Une des premières cartes de prévision avec les fronts isochrones de la floraison des cerisiers, publiée le 29 février 2012. De telles cartes sont ensuite mises à jour toutes les semaines et diffusées par tous les médias

Une telle précision dans la prévision et l'annonce n'est ni anecdotique, ni futile, ni ne relève de la procédure obsessionnelle, mais elle est nécessaire d'abord pour une bonne gestion des espaces publics.
Parc Koganei... 小金井公園

Certains lieux des grandes villes ou sites célèbres pour leurs cerisiers en pleine nature vont recevoir l'espace d'une semaine des centaines de milliers, voire des millions de visiteurs. D'où les mesures que les services municipaux doivent prendre : aménager des points de collectes des déchets, des toilettes publiques, installer des lampions, organiser la location des stands forains qui vont vendre brochettes, nouilles sautées, boissons, ... De plus, nombre de personnes projettent une excursion vers tel ou tel site renommé tandis que les hôteliers et agences de voyages ajustent leurs offres et grilles de tarifs.
桜は七日, les cerisiers, c'est sept jours, dit le proverbe, il ne faut donc pas passer à côté de ce bref instant jaculatoire.
Parc Ueno, huit poubelles pour le tri des déchets... 上野公園のゴミ箱

Il y a trois ou quatre ans, l'Agence nationale de la météorologie s'est trompée dans sa prévision, établie par calcul informatique, annonçant les fleurs avec un peu d'avance.
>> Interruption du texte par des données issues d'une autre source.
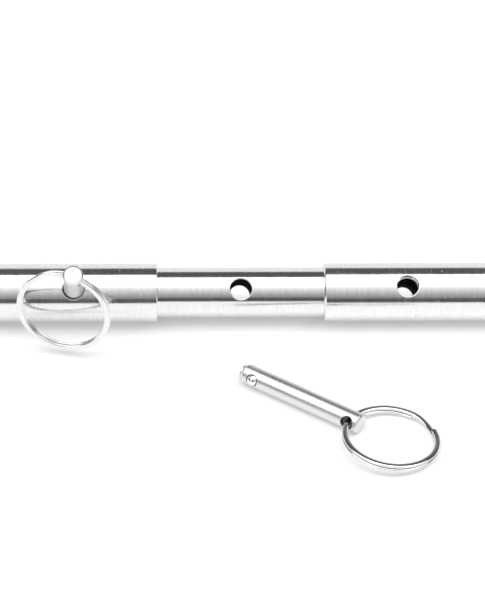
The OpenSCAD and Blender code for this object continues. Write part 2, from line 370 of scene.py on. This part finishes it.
class Shell:
    """Collects vertices in mm with their true normals, and faces. A vertex may be marked dark,
    and a face whose vertices are all dark takes the second material, near-black painted shade for
    the inside of bores and holes."""

    def __init__(self):
        self.co, self.no, self.faces, self.dark = [], [], [], set()

    def add(self, co, no, dark=False):
        self.co.append(co)
        self.no.append(no)
        if dark:
            self.dark.add(len(self.co) - 1)
        return len(self.co) - 1

    def band(self, a, b):
        """Faces between two rings of vertices."""
        for i in range(len(a)):
            j = (i + 1) % len(a)
            self.faces.append((a[i], a[j], b[j], b[i]))

    def fan(self, ring, middle):
        """Faces from a ring of vertices to one in its middle."""
        for i in range(len(ring)):
            self.faces.append((ring[i], ring[(i + 1) % len(ring)], middle))

    def piece(self, name, matrix, mat, body, slot, node, bore=None):
        """Makes the Blender piece, with its place in its mesh and its own coordinates kept in
        the attribute "local", for the materials."""
        mesh = bpy.data.meshes.new(name)
        local = [Vector(c) * MM for c in self.co]
        mesh.from_pydata([tuple(matrix @ c) for c in local], [], self.faces)
        marks = mesh.attributes.new("local", "FLOAT_VECTOR", "POINT")
        marks.data.foreach_set("vector", np.array(local, np.float32).ravel())
        mesh.materials.append(mat)
        # The second material is painted shade: near-black steel on the faces marked dark inside
        # bores and holes.
        if bore:
            mesh.materials.append(bore)
            for poly in mesh.polygons:
                if all(v in self.dark for v in poly.vertices):
                    poly.material_index = 1
        mesh.shade_smooth()
        normals = np.array(self.no, float) @ np.array(matrix.to_3x3()).T
        normals /= np.maximum(np.linalg.norm(normals, axis=1, keepdims=True), 1e-9)
        face_n = np.zeros(len(mesh.polygons) * 3)
        mesh.polygons.foreach_get("normal", face_n)
        face_n = face_n.reshape(-1, 3)
        wrong = [p.index for p in mesh.polygons
                 if np.dot(face_n[p.index], normals[list(p.vertices)].mean(0)) < 0]
        for i in wrong:
            mesh.polygons[i].flip()
        mesh.update()
        mesh.normals_split_custom_set_from_vertices([tuple(n) for n in normals])
        mesh.validate()
        obj = bpy.data.objects.new(name, mesh)
        bpy.context.scene.collection.objects.link(obj)
        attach(obj, body)
        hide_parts(node)


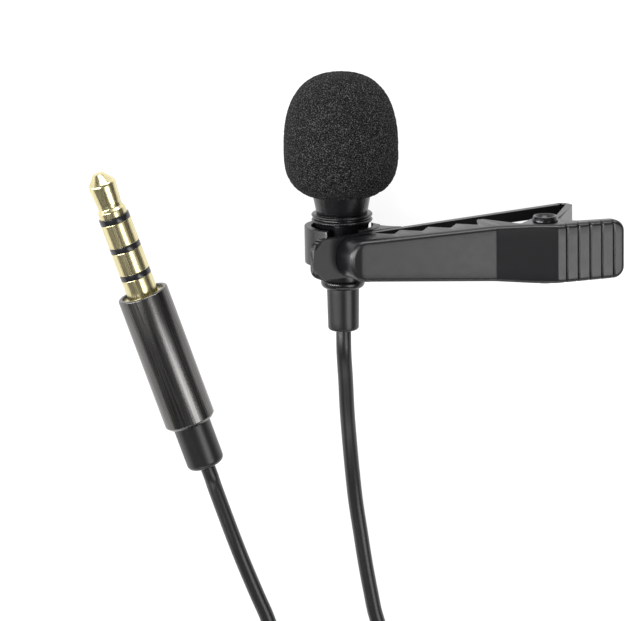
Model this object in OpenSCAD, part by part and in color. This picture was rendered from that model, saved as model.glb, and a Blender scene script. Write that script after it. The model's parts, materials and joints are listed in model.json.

Bien sûr, chacun pouvait vérifier l'état d'avancement de la nature par soi-même mais après rectification, vus les enjeux collectifs, le directeur de l'Agence vint faire des excuses publiques retransmises au journal télévisé. On ne badine pas avec les responsabilités au Japon en général, et encore moins avec les fleurs de cerisiers. Rassurez-vous, il ne s'est pas fait seppuku mais l'incident était digne d'être relevé.
Vendeur de nouilles ambulant, parc Ueno. Ces mini-restaurants ambulants, yatai, ont fasciné Carlo Petrini, fondateur du mouvement Slow Food, lors de sa venue au Japon... 上野公園の屋台

A Tokyo, quand arrive fin mars, début avril, une fébrilité s'empare de la ville, une attente de ce moment aussi intense qu'éphémère, hanami, qui signifie littéralement regarder les fleurs, plus spécifiquement, jouir de la floraison des cerisiers. 
(à suivre)
Chien Hachiko, lieu de rendez-vous à Shibuya, sous un cerisier... ハチコの花見

mercredi 11 avril 2012

Drôle de hanami... 変な花見

Étrange vue des cerisiers en fleurs, devant le ministère des Armées d’autodéfense japonais, à Shinjuku, en plein Tokyo : les rampes de lancement antimissiles installées en prévention du tir d'une fusée nord-coréenne prévu le 14 avril.
Les intentions de ce tir étant peu claires et perçues comme menaçantes, toutes les précautions sont prises, bien en vue.
北朝鮮によるミサイル発射の通告期間に入る中、グラウンドで発射態勢が整ったPAC3=東京都新宿区の防衛省で Photo journal Mainichi
Après les tremblements de terre, tsunami, typhons et tempêtes, voici le temps des missiles, c'est vrai qu'on commençait à s'ennuyer un peu. D'ici peu, ce ne sont pas seulement les pétales des cerisiers qui vont peut-être nous tomber sur la tête.
PS : la fusée a été tirée ce matin 13 avril vers 7 heures (heure japonaise), et elle s'est abimée en mer entre la Corée du nord et la Chine, à l'ouest de la péninsule coréenne, après 81 secondes de vol. Rien pour nous.